WHAT TO WORK ON. Each line from the start of the entries through the line that contains "if empty is" should be output exactly, please.

THE RECORDS.

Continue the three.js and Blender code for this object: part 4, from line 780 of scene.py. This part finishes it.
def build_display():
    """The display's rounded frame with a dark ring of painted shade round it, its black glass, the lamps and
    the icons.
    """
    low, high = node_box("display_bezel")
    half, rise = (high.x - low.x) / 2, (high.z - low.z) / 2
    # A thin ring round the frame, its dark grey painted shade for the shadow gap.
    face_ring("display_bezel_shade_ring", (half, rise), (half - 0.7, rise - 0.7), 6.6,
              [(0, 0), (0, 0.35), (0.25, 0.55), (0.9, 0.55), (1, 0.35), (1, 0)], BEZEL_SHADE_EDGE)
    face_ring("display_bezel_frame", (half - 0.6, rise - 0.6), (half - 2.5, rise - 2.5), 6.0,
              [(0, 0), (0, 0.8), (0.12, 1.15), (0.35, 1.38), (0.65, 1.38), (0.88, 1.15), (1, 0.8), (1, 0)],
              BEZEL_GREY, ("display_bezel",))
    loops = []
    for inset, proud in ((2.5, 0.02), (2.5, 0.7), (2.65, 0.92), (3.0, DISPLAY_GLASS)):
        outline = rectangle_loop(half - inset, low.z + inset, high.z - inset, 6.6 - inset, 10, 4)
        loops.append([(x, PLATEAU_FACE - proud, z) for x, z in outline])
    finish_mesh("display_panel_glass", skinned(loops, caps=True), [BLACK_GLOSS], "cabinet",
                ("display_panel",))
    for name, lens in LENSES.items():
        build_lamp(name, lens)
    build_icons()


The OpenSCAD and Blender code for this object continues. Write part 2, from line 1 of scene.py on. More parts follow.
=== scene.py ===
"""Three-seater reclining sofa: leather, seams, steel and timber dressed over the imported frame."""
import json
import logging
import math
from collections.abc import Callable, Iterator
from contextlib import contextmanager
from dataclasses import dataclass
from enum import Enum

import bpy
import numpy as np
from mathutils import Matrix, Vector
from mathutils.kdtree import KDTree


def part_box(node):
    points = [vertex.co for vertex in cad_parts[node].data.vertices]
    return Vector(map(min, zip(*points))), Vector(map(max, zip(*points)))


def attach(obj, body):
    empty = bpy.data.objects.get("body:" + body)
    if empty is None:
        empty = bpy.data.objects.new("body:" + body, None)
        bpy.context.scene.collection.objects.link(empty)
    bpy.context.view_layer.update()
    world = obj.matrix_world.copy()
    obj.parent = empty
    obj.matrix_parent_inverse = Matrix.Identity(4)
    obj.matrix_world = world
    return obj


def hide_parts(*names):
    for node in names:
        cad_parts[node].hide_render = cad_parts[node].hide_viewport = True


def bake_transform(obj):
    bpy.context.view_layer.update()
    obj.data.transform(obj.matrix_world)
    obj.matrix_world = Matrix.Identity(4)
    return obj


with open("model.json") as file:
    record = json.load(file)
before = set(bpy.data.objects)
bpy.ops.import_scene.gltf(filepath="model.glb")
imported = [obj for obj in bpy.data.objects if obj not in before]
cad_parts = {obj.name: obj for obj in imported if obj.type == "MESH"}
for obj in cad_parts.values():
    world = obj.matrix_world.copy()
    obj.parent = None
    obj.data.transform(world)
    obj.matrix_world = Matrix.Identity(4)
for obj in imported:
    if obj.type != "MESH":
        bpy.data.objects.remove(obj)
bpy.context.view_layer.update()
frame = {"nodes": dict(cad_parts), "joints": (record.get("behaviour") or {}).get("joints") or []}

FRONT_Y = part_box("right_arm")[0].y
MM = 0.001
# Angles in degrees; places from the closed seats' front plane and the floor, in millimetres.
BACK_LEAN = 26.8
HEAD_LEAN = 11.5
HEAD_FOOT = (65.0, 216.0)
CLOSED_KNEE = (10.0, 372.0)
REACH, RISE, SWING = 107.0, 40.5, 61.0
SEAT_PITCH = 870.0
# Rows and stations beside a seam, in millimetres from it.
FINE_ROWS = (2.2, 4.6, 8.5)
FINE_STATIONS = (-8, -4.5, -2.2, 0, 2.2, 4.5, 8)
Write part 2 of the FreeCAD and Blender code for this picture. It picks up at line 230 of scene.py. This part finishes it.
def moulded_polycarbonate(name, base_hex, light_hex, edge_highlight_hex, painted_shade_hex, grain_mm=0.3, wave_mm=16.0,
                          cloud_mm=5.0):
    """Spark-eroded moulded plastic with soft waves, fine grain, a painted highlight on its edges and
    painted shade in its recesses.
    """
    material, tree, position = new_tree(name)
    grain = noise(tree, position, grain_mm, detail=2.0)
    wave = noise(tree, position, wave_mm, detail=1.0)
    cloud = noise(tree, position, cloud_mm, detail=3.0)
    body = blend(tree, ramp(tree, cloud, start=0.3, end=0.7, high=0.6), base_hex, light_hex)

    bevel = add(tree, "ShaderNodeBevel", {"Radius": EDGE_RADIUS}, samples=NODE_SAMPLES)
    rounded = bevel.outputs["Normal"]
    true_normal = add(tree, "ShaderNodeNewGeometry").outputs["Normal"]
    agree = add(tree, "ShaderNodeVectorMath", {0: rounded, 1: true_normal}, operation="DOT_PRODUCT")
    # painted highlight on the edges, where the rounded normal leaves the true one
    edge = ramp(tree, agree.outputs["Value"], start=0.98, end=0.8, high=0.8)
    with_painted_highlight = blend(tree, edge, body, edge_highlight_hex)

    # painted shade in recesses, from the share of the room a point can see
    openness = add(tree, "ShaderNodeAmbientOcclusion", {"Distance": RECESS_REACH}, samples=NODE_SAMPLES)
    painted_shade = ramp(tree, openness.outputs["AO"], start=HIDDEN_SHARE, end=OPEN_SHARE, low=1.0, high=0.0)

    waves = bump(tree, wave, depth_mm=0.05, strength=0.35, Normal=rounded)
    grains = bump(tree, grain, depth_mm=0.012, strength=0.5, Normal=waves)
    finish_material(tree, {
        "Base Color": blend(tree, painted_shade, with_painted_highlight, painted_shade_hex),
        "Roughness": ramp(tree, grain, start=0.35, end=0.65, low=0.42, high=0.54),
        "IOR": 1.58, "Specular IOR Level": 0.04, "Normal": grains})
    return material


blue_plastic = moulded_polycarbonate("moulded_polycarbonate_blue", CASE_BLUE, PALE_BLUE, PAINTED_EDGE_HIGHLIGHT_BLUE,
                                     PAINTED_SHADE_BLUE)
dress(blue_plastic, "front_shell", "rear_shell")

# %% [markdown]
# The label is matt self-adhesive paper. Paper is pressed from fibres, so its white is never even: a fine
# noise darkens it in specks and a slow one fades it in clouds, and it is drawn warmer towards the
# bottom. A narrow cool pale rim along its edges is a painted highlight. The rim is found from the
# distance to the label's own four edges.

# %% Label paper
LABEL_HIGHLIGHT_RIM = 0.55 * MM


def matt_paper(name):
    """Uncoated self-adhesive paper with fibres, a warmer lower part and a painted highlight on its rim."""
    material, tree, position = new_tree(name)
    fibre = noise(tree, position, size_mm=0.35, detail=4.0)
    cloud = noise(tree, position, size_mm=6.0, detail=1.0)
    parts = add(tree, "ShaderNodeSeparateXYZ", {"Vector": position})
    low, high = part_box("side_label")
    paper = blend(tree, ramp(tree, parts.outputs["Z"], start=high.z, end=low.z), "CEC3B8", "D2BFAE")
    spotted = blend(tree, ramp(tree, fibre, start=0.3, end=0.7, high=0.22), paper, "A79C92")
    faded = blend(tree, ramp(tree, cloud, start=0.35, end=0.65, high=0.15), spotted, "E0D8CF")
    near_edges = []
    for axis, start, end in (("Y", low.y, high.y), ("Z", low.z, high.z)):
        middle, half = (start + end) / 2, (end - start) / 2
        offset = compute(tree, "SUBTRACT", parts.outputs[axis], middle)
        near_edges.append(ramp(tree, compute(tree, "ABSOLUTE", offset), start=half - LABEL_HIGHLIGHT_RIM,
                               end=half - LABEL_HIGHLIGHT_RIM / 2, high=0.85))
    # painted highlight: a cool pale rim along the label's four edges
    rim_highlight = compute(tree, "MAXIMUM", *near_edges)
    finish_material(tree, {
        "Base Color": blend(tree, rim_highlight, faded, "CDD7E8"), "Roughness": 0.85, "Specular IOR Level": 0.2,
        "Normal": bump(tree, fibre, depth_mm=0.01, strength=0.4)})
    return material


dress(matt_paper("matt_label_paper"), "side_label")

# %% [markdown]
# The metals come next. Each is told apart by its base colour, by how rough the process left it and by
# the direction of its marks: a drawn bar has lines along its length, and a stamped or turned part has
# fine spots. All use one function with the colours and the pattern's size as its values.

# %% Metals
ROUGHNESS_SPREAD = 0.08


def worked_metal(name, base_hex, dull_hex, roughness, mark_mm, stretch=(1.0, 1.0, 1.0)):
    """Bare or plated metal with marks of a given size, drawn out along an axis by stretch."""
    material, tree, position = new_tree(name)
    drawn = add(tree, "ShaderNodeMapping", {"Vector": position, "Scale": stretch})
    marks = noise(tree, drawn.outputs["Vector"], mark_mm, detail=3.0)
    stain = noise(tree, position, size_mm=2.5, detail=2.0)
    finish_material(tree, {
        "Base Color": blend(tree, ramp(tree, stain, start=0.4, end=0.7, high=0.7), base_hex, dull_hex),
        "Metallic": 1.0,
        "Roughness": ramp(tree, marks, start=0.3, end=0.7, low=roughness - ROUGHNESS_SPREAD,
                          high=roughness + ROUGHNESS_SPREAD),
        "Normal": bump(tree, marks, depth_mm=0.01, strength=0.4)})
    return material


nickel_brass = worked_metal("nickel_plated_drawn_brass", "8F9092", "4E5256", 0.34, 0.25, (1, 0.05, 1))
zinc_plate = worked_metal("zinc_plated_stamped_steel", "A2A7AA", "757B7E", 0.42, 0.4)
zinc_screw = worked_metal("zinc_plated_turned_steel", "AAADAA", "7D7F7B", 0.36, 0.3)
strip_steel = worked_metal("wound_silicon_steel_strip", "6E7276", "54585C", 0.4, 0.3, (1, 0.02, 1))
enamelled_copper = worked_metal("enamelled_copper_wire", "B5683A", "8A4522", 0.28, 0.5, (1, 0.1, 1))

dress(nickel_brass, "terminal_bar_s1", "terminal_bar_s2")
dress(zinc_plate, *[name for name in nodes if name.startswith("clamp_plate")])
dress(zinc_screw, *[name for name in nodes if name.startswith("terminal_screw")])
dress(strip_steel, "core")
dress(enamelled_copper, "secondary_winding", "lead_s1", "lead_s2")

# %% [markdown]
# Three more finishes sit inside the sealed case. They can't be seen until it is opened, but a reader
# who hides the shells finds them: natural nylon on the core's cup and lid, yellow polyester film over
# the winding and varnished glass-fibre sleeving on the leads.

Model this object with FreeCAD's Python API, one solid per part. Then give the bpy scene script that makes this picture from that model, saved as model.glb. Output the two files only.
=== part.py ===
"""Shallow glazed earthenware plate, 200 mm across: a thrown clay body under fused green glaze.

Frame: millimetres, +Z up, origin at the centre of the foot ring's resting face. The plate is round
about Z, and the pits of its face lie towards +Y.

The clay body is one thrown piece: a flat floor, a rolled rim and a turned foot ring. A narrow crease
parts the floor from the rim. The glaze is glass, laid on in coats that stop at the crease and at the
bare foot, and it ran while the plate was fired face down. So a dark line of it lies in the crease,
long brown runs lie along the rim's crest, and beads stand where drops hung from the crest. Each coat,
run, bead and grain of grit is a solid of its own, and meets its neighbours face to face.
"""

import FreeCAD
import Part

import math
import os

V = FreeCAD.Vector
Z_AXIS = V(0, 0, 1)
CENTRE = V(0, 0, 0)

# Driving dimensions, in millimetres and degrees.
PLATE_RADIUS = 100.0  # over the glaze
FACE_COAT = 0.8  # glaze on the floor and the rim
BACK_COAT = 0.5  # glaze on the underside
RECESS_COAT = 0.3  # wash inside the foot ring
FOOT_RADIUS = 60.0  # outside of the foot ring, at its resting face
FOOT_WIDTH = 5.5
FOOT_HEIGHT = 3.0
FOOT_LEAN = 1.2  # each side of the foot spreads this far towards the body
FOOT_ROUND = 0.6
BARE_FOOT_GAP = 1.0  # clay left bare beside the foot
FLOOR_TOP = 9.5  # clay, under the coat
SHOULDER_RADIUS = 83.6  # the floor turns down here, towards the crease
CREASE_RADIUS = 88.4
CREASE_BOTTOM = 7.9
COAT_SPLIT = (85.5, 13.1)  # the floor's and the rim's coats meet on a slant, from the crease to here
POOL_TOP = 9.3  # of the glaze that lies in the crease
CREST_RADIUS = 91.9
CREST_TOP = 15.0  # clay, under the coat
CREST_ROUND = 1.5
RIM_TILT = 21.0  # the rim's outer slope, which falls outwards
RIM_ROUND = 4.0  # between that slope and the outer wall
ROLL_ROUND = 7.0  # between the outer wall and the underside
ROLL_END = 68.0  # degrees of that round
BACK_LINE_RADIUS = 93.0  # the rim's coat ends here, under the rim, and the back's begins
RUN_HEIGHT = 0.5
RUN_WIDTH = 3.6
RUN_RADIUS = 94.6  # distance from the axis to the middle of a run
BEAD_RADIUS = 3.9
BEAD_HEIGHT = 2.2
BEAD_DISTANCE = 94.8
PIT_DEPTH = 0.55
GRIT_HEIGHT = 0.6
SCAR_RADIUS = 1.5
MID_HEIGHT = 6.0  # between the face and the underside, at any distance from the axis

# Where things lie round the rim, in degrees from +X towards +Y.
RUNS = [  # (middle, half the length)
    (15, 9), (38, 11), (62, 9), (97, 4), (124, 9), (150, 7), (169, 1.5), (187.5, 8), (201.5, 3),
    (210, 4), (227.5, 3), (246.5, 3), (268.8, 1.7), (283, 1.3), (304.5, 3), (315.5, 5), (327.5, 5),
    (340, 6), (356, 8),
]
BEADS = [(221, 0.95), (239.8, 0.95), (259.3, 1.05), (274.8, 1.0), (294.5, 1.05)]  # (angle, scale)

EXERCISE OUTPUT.
Continue the three.js and Blender code for this object: part 4, from line 780 of scene.py. This part finishes it.
def build_display():
    """The display's rounded frame with a dark ring of painted shade round it, its black glass, the lamps and
    the icons.
    """
    low, high = node_box("display_bezel")
    half, rise = (high.x - low.x) / 2, (high.z - low.z) / 2
    # A thin ring round the frame, its dark grey painted shade for the shadow gap.
    face_ring("display_bezel_shade_ring", (half, rise), (half - 0.7, rise - 0.7), 6.6,
              [(0, 0), (0, 0.35), (0.25, 0.55), (0.9, 0.55), (1, 0.35), (1, 0)], BEZEL_SHADE_EDGE)
    face_ring("display_bezel_frame", (half - 0.6, rise - 0.6), (half - 2.5, rise - 2.5), 6.0,
              [(0, 0), (0, 0.8), (0.12, 1.15), (0.35, 1.38), (0.65, 1.38), (0.88, 1.15), (1, 0.8), (1, 0)],
              BEZEL_GREY, ("display_bezel",))
    loops = []
    for inset, proud in ((2.5, 0.02), (2.5, 0.7), (2.65, 0.92), (3.0, DISPLAY_GLASS)):
        outline = rectangle_loop(half - inset, low.z + inset, high.z - inset, 6.6 - inset, 10, 4)
        loops.append([(x, PLATEAU_FACE - proud, z) for x, z in outline])
    finish_mesh("display_panel_glass", skinned(loops, caps=True), [BLACK_GLOSS], "cabinet",
                ("display_panel",))
    for name, lens in LENSES.items():
        build_lamp(name, lens)
    build_icons()


The OpenSCAD and Blender code for this object continues. Write part 2, from line 1 of scene.py on. More parts follow.
=== scene.py ===
"""Three-seater reclining sofa: leather, seams, steel and timber dressed over the imported frame."""
import json
import logging
import math
from collections.abc import Callable, Iterator
from contextlib import contextmanager
from dataclasses import dataclass
from enum import Enum

import bpy
import numpy as np
from mathutils import Matrix, Vector
from mathutils.kdtree import KDTree


def part_box(node):
    points = [vertex.co for vertex in cad_parts[node].data.vertices]
    return Vector(map(min, zip(*points))), Vector(map(max, zip(*points)))


def attach(obj, body):
    empty = bpy.data.objects.get("body:" + body)
    if empty is None:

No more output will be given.